The next day it tripled in size and it just kept doubling and tripling in size and it went into Canada and became an international incident. They used just about every firefighting trick in the book. They did burnouts, they put in fire lines…. In the beginning it was just the two Super Scoopers but in the end they had Sikorsky helicopters—all kinds of air resources on the fire.
Finally, after six or seven days they got a break and got a little rain. Once the weather started to moderate a little bit they got their hands around it and then it was a matter of beating it back until they could finally extinguish it.
What happened to Stephen Posniak in the aftermath of the fire?

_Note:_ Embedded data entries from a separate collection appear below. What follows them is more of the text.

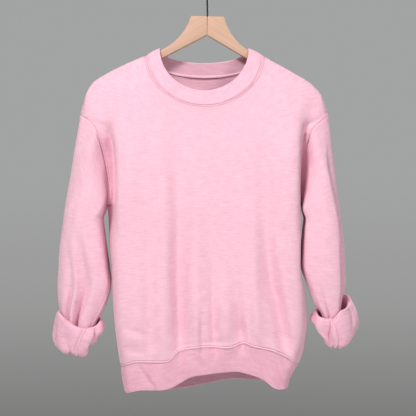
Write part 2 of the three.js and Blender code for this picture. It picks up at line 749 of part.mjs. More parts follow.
function hangerArm(direction) {
  const { halfTop, neckCurve, apex, lowerSlope, shoulderX, shoulderDown, slope } = HANGER;
  const { tip, nose, thickness, edge } = HANGER;
  const middle = SEAM_GAP / 2;
  const topAt = (x) => -(shoulderDown + (x - shoulderX) * slope);
  const lowerAt = (x) => -(apex + x * lowerSlope);
  const shape = new THREE.Shape();
  shape.moveTo(middle, 0);
  shape.lineTo(halfTop, 0);
  shape.splineThru([...neckCurve, [shoulderX, -shoulderDown]].map(([x, y]) => new THREE.Vector2(x, y)));
  shape.lineTo(tip - nose, topAt(tip - nose));
  shape.quadraticCurveTo(tip, topAt(tip), tip, topAt(tip) - nose);
  shape.quadraticCurveTo(tip, lowerAt(tip), tip - nose, lowerAt(tip - nose));
  shape.lineTo(middle, lowerAt(middle));
  shape.closePath();
  const geometry = new THREE.ExtrudeGeometry(shape, {
    depth: thickness - 2 * edge, curveSegments: 3, bevelEnabled: true,
    bevelThickness: edge, bevelSize: edge, bevelOffset: -edge, bevelSegments: 1,
  });
  geometry.translate(0, 0, edge - thickness / 2);
  geometry.rotateX(Math.PI / 2);
  if (direction < 0) geometry.rotateZ(Math.PI);
  const bore = HOOK.wire + HOOK.clearance;
  const hole = new THREE.CylinderGeometry(bore, bore, 2 * HOOK.seat, 12);
  hole.rotateX(Math.PI / 2);
  hole.rotateY(-HANGER.tilt);
  return geometryOf(solidOf(geometry).subtract(solidOf(hole)));
}

function hangerGroup() {
  const group = new THREE.Group();
  group.position.z = NECK_LEVEL - HANGER.topDrop;
  group.rotation.y = HANGER.tilt;
  group.add(named('hanger_arm_left', hangerArm(-1), BEECH));
  group.add(named('hanger_arm_right', hangerArm(1), BEECH));
  return group;
}

// Wire hook: a straight stem, a bend to one side and a round crook over the rail
function hookMesh() {
  const { wire, radius, stemTop, seat, clearance, kink, crookAngles } = HOOK;
  const woodTop = NECK_LEVEL - HANGER.topDrop;
  const crookZ = wire - radius;
  const onCrook = (degrees) => {
    const a = THREE.MathUtils.degToRad(degrees);
    return new THREE.Vector3(radius * Math.cos(a), 0, crookZ + radius * Math.sin(a));
  };
  const route = [
    new THREE.Vector3(0, 0, woodTop - seat + clearance),
    new THREE.Vector3(0, 0, woodTop),
    new THREE.Vector3(0, 0, mix(woodTop, stemTop, 0.5)),
    new THREE.Vector3(0, 0, stemTop),
    new THREE.Vector3(kink.x, 0, stemTop + kink.up),
    ...crookAngles.map(onCrook),
  ];
  const section = new THREE.Shape().absarc(0, 0, wire, 0, 2 * Math.PI);
  const geometry = new THREE.ExtrudeGeometry(section, {
    steps: 30, curveSegments: 4, bevelEnabled: false,
    extrudePath: new THREE.CatmullRomCurve3(route, false, 'centripetal'),
  });
  return named('hanger_hook', geometry, BLACK_STEEL);
}

const sweatshirt = new THREE.Group();
shareSeams();
for (const piece of pieces) {
  drawBack(piece);
  sweatshirt.add(named(piece.name, wallGeometry(piece), piece.look));
}
sweatshirt.add(hangerGroup());
sweatshirt.add(hookMesh());

export default sweatshirt;
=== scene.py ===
import math

import bpy
import numpy as np
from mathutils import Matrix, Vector


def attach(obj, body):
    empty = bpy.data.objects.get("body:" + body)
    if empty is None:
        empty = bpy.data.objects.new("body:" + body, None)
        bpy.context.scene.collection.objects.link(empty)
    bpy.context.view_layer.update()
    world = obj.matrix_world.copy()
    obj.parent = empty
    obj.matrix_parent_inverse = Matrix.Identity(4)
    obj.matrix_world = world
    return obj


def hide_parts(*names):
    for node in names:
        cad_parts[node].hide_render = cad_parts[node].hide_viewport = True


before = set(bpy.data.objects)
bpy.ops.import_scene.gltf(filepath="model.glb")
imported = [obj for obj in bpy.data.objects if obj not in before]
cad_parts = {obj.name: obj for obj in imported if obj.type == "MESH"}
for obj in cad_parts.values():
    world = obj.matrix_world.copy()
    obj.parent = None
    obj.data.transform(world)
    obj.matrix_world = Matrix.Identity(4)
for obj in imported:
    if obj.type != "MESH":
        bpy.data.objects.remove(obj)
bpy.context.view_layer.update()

# View, floor and light
# The sweatshirt is seen straight on from 2.5 m away, in front of a plain grey ground. The strongest
# soft light stands above the viewer's left, with weaker ones to the right, below and behind.
MM = 0.001
VIEW = {"x": 0.001, "away": 2.5, "height": -0.4807, "lens": 106.06, "sensor": 36.0}
bpy.ops.object.select_all(action="DESELECT")
bpy.ops.object.camera_add(
    location=(VIEW["x"], -VIEW["away"], VIEW["height"]), rotation=(math.radians(90), 0, 0)
)
camera = bpy.context.object
camera.data.lens = VIEW["lens"]
camera.data.sensor_width = VIEW["sensor"]
bpy.context.scene.camera = camera
bpy.context.scene.view_settings.view_transform = "Standard"

# name, place and the place it shines at (m), width and height (m), watts, colour
LIGHTS = [
    ("light_above", (-1.15, -2.4, 1.75), (0, 0, -0.36), (0.8, 0.6), 103, (1.0, 0.99, 0.98)),
    ("light_right", (1.9, -2.2, 0.5), (0, 0, -0.42), (0.8, 1.0), 28, (0.98, 0.99, 1.0)),
    ("light_below", (0, -1.5, -1.35), (0, 0, -0.75), (1.2, 0.5), 4, (1.0, 0.99, 0.99)),
    ("light_behind", (0.8, 2.4, 0.7), (0, 0, -0.40), (1.8, 1.4), 62, (1.0, 1.0, 1.0)),
]
for name, spot, aim, size, watts, colour in LIGHTS:
    bpy.ops.object.light_add(type="AREA", location=spot)
    lamp = bpy.context.object
    lamp.name = name
    lamp.rotation_euler = (Vector(aim) - Vector(spot)).to_track_quat("-Z", "Y").to_euler()
    lamp.data.shape = "RECTANGLE"
    lamp.data.size, lamp.data.size_y = size
    lamp.data.energy = watts
    lamp.data.color = colour


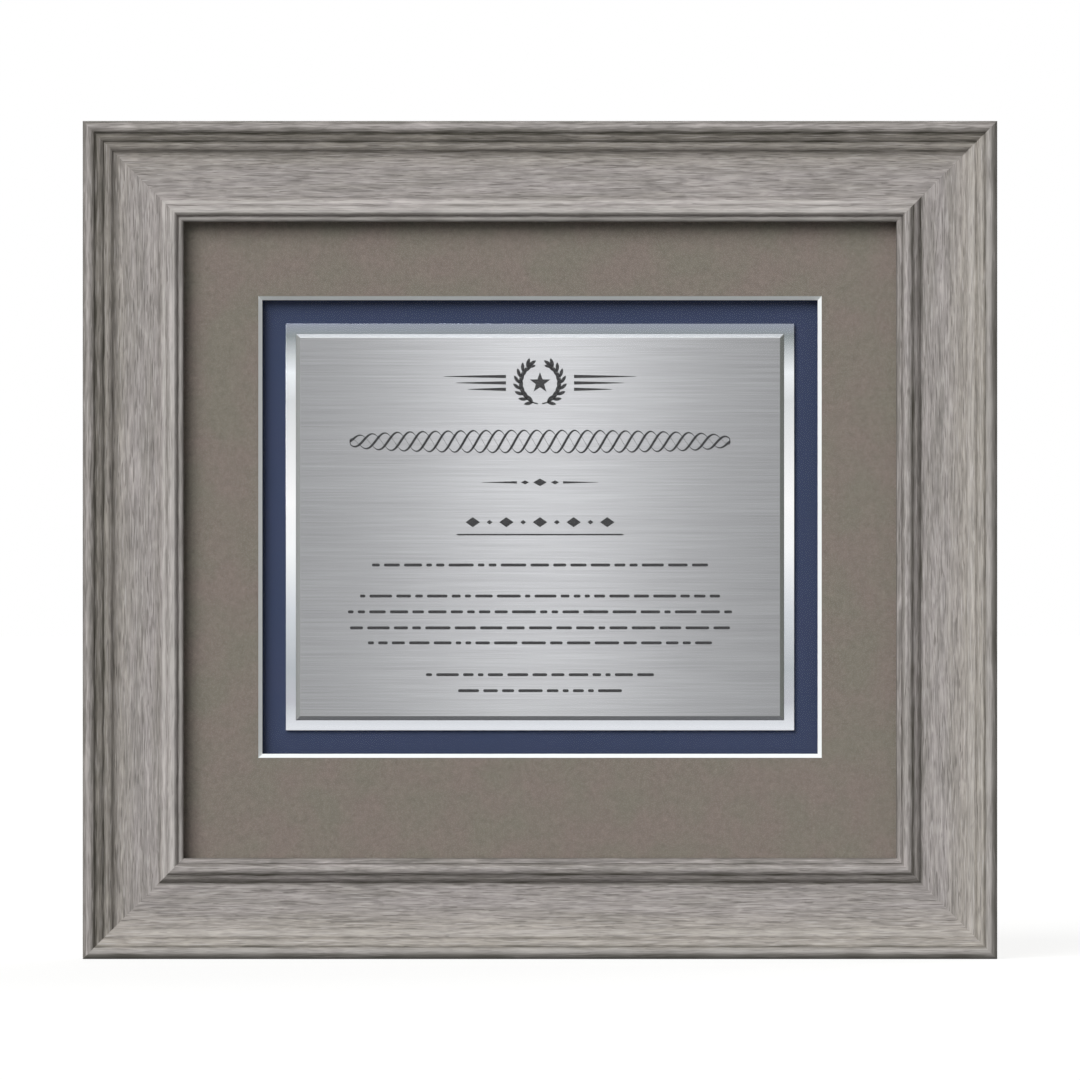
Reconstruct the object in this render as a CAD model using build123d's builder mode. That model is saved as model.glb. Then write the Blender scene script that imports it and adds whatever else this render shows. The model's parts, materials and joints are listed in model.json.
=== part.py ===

That’s the tale of woe and the tragic part. At first, Posniak told authorities that he ‘just happened upon the fire.’ It took him about 12 hours—till the next morning—to fess up and admit he started the blaze. More than a year later, a grand jury out of Minneapolis handed down a three-count indictment, including one felony.
Personally I thought it was too much. He admitted he started the fire; he told them that it was an accident. They were doing their law enforcement thing—crossing their T’s and dotting their I’s—and in Minnesota if you are found guilty of committing a felony and starting a wildfire you can be held personally liable for the damages. You can imagine the guy was looking at a $100 million in damages.
The reality is that a judge doesn’t want to make somebody destitute. If he was found guilty of the felony they probably would have charged him $100 a month for the rest of his life and have gone after the insurance companies to the extent that they could.
But Posniak fought the charges and from October 20 to December 15, 2008, there were a flurry of motions. But on December 15 one of the motions—to dismiss the two most serious counts of the three count indictment—was thrown out. That meant that the trial could move forward.
After Posniak lost the effort to dismiss those two counts he didn’t have the stomach to go forward with the trial and he committed suicide the next day. He died of a self-inflicted gunshot wound.